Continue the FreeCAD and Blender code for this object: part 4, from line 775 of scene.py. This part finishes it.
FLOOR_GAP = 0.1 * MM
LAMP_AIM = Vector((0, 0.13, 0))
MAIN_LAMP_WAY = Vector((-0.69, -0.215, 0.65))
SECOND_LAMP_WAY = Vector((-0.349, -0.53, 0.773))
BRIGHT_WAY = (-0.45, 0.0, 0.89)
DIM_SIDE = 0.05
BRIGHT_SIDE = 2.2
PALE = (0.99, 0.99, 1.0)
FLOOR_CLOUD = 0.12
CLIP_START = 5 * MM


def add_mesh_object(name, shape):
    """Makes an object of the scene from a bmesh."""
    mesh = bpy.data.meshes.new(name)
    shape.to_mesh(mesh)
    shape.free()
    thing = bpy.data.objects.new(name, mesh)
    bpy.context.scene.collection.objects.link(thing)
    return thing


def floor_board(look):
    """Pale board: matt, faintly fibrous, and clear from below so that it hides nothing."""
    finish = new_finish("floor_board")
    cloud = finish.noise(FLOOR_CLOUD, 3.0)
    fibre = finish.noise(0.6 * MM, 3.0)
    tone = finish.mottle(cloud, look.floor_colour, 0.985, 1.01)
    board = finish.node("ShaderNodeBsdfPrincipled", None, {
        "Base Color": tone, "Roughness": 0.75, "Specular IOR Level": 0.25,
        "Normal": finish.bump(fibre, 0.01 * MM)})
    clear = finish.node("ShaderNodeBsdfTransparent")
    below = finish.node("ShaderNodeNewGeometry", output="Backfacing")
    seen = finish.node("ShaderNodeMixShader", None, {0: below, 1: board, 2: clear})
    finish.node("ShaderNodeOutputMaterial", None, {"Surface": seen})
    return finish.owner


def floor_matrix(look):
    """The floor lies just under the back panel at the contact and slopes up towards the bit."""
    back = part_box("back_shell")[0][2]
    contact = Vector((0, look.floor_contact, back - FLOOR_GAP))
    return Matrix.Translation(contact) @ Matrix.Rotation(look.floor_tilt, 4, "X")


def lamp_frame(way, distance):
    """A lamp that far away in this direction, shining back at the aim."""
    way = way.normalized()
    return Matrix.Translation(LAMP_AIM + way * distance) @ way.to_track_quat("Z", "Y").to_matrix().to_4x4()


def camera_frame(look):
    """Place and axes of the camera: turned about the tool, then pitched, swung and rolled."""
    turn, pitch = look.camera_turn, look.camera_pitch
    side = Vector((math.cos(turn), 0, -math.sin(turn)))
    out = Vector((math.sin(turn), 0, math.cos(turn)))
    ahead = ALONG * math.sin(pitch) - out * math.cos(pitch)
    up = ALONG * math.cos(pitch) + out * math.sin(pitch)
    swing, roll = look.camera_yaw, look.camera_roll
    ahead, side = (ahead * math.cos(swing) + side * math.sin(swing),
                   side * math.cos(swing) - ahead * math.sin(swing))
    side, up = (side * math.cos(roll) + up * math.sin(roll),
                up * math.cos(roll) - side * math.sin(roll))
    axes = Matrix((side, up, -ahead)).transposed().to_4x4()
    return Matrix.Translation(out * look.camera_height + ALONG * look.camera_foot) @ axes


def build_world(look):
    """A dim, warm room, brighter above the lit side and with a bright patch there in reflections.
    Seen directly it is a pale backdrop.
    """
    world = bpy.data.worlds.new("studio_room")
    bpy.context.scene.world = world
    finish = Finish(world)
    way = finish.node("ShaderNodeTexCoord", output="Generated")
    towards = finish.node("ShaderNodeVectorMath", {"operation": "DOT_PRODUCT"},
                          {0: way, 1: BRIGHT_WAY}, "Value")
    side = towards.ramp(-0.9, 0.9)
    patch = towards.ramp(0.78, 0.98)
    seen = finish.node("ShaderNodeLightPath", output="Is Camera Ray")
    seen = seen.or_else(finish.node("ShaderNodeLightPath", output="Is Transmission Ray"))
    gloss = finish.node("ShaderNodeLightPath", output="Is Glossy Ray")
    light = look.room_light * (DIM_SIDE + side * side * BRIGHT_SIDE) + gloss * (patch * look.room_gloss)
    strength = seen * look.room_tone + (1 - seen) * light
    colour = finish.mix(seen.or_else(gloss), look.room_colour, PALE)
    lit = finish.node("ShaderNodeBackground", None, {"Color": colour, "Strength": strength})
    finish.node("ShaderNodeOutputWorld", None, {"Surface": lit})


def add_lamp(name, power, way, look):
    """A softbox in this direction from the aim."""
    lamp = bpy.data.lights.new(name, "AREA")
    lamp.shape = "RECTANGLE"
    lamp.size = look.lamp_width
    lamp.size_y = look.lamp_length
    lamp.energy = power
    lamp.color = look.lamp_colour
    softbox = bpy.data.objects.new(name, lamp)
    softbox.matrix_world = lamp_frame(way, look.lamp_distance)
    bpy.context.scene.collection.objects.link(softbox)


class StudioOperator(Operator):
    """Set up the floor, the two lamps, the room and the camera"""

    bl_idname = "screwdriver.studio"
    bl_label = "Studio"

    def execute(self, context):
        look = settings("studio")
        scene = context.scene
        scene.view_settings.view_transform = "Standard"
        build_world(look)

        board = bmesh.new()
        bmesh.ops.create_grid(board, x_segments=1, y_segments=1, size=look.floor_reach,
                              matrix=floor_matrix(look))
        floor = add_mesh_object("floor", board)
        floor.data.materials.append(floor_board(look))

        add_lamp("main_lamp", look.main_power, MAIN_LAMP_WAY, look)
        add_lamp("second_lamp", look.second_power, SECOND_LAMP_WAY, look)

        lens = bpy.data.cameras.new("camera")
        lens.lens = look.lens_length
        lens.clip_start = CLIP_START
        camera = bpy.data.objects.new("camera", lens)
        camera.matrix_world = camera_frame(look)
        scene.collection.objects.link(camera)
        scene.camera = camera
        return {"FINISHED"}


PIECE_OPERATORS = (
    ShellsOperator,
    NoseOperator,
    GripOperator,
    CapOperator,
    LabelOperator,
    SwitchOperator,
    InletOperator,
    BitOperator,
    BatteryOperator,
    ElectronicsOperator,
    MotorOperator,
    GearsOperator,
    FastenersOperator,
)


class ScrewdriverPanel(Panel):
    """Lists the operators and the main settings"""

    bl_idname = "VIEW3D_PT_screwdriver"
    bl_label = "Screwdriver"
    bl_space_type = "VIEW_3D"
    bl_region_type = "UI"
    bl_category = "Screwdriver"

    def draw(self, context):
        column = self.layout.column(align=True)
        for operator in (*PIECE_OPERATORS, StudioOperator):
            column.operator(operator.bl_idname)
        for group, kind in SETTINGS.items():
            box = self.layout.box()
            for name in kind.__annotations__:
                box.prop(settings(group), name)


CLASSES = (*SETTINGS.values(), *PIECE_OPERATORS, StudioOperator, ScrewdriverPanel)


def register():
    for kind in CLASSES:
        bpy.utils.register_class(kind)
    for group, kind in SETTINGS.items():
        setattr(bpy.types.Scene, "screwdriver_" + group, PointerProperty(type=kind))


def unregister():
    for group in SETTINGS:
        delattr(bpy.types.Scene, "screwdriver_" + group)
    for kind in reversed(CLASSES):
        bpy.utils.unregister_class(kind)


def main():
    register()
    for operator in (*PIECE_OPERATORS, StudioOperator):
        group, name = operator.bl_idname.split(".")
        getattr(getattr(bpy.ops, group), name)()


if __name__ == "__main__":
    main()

────────────────

Word for word, restate all of the data shown above.

* Expected output
Continue the FreeCAD and Blender code for this object: part 4, from line 775 of scene.py. This part finishes it.
FLOOR_GAP = 0.1 * MM
LAMP_AIM = Vector((0, 0.13, 0))
MAIN_LAMP_WAY = Vector((-0.69, -0.215, 0.65))
SECOND_LAMP_WAY = Vector((-0.349, -0.53, 0.773))
BRIGHT_WAY = (-0.45, 0.0, 0.89)
DIM_SIDE = 0.05
BRIGHT_SIDE = 2.2
PALE = (0.99, 0.99, 1.0)
FLOOR_CLOUD = 0.12
CLIP_START = 5 * MM


def add_mesh_object(name, shape):
    """Makes an object of the scene from a bmesh."""
    mesh = bpy.data.meshes.new(name)
    shape.to_mesh(mesh)
    shape.free()
    thing = bpy.data.objects.new(name, mesh)
    bpy.context.scene.collection.objects.link(thing)
    return thing


def floor_board(look):
    """Pale board: matt, faintly fibrous, and clear from below so that it hides nothing."""
    finish = new_finish("floor_board")
    cloud = finish.noise(FLOOR_CLOUD, 3.0)
    fibre = finish.noise(0.6 * MM, 3.0)
    tone = finish.mottle(cloud, look.floor_colour, 0.985, 1.01)
    board = finish.node("ShaderNodeBsdfPrincipled", None, {
        "Base Color": tone, "Roughness": 0.75, "Specular IOR Level": 0.25,
        "Normal": finish.bump(fibre, 0.01 * MM)})
    clear = finish.node("ShaderNodeBsdfTransparent")
    below = finish.node("ShaderNodeNewGeometry", output="Backfacing")
    seen = finish.node("ShaderNodeMixShader", None, {0: below, 1: board, 2: clear})
    finish.node("ShaderNodeOutputMaterial", None, {"Surface": seen})
    return finish.owner


def floor_matrix(look):
    """The floor lies just under the back panel at the contact and slopes up towards the bit."""
    back = part_box("back_shell")[0][2]
    contact = Vector((0, look.floor_contact, back - FLOOR_GAP))
    return Matrix.Translation(contact) @ Matrix.Rotation(look.floor_tilt, 4, "X")


def lamp_frame(way, distance):
    """A lamp that far away in this direction, shining back at the aim."""
    way = way.normalized()
    return Matrix.Translation(LAMP_AIM + way * distance) @ way.to_track_quat("Z", "Y").to_matrix().to_4x4()


def camera_frame(look):
    """Place and axes of the camera: turned about the tool, then pitched, swung and rolled."""
    turn, pitch = look.camera_turn, look.camera_pitch
    side = Vector((math.cos(turn), 0, -math.sin(turn)))
    out = Vector((math.sin(turn), 0, math.cos(turn)))
    ahead = ALONG * math.sin(pitch) - out * math.cos(pitch)
    up = ALONG * math.cos(pitch) + out * math.sin(pitch)
    swing, roll = look.camera_yaw, look.camera_roll
    ahead, side = (ahead * math.cos(swing) + side * math.sin(swing),
                   side * math.cos(swing) - ahead * math.sin(swing))
    side, up = (side * math.cos(roll) + up * math.sin(roll),
                up * math.cos(roll) - side * math.sin(roll))
    axes = Matrix((side, up, -ahead)).transposed().to_4x4()
    return Matrix.Translation(out * look.camera_height + ALONG * look.camera_foot) @ axes


def build_world(look):
    """A dim, warm room, brighter above the lit side and with a bright patch there in reflections.
    Seen directly it is a pale backdrop.
    """
    world = bpy.data.worlds.new("studio_room")
    bpy.context.scene.world = world
    finish = Finish(world)
    way = finish.node("ShaderNodeTexCoord", output="Generated")
    towards = finish.node("ShaderNodeVectorMath", {"operation": "DOT_PRODUCT"},
                          {0: way, 1: BRIGHT_WAY}, "Value")
    side = towards.ramp(-0.9, 0.9)
    patch = towards.ramp(0.78, 0.98)
    seen = finish.node("ShaderNodeLightPath", output="Is Camera Ray")
    seen = seen.or_else(finish.node("ShaderNodeLightPath", output="Is Transmission Ray"))
    gloss = finish.node("ShaderNodeLightPath", output="Is Glossy Ray")
    light = look.room_light * (DIM_SIDE + side * side * BRIGHT_SIDE) + gloss * (patch * look.room_gloss)
    strength = seen * look.room_tone + (1 - seen) * light
    colour = finish.mix(seen.or_else(gloss), look.room_colour, PALE)
    lit = finish.node("ShaderNodeBackground", None, {"Color": colour, "Strength": strength})
    finish.node("ShaderNodeOutputWorld", None, {"Surface": lit})


def add_lamp(name, power, way, look):
    """A softbox in this direction from the aim."""
    lamp = bpy.data.lights.new(name, "AREA")
    lamp.shape = "RECTANGLE"
    lamp.size = look.lamp_width
    lamp.size_y = look.lamp_length
    lamp.energy = power
    lamp.color = look.lamp_colour
    softbox = bpy.data.objects.new(name, lamp)
    softbox.matrix_world = lamp_frame(way, look.lamp_distance)
    bpy.context.scene.collection.objects.link(softbox)


class StudioOperator(Operator):
    """Set up the floor, the two lamps, the room and the camera"""

    bl_idname = "screwdriver.studio"
    bl_label = "Studio"

    def execute(self, context):
        look = settings("studio")
        scene = context.scene
        scene.view_settings.view_transform = "Standard"
        build_world(look)

        board = bmesh.new()
        bmesh.ops.create_grid(board, x_segments=1, y_segments=1, size=look.floor_reach,
                              matrix=floor_matrix(look))
        floor = add_mesh_object("floor", board)
        floor.data.materials.append(floor_board(look))

        add_lamp("main_lamp", look.main_power, MAIN_LAMP_WAY, look)
        add_lamp("second_lamp", look.second_power, SECOND_LAMP_WAY, look)

        lens = bpy.data.cameras.new("camera")
        lens.lens = look.lens_length
        lens.clip_start = CLIP_START
        camera = bpy.data.objects.new("camera", lens)
        camera.matrix_world = camera_frame(look)
        scene.collection.objects.link(camera)
        scene.camera = camera
        return {"FINISHED"}


PIECE_OPERATORS = (
    ShellsOperator,
    NoseOperator,
    GripOperator,
    CapOperator,
    LabelOperator,
    SwitchOperator,
    InletOperator,
    BitOperator,
    BatteryOperator,
    ElectronicsOperator,
    MotorOperator,
    GearsOperator,
    FastenersOperator,
)


class ScrewdriverPanel(Panel):
    """Lists the operators and the main settings"""

    bl_idname = "VIEW3D_PT_screwdriver"
    bl_label = "Screwdriver"
    bl_space_type = "VIEW_3D"
    bl_region_type = "UI"
    bl_category = "Screwdriver"

    def draw(self, context):
        column = self.layout.column(align=True)
        for operator in (*PIECE_OPERATORS, StudioOperator):
            column.operator(operator.bl_idname)
        for group, kind in SETTINGS.items():
            box = self.layout.box()
            for name in kind.__annotations__:
                box.prop(settings(group), name)


CLASSES = (*SETTINGS.values(), *PIECE_OPERATORS, StudioOperator, ScrewdriverPanel)


def register():
    for kind in CLASSES:
        bpy.utils.register_class(kind)
    for group, kind in SETTINGS.items():
        setattr(bpy.types.Scene, "screwdriver_" + group, PointerProperty(type=kind))


def unregister():
    for group in SETTINGS:
        delattr(bpy.types.Scene, "screwdriver_" + group)
    for kind in reversed(CLASSES):
        bpy.utils.unregister_class(kind)


def main():
    register()
    for operator in (*PIECE_OPERATORS, StudioOperator):
        group, name = operator.bl_idname.split(".")
        getattr(getattr(bpy.ops, group), name)()


if __name__ == "__main__":
    main()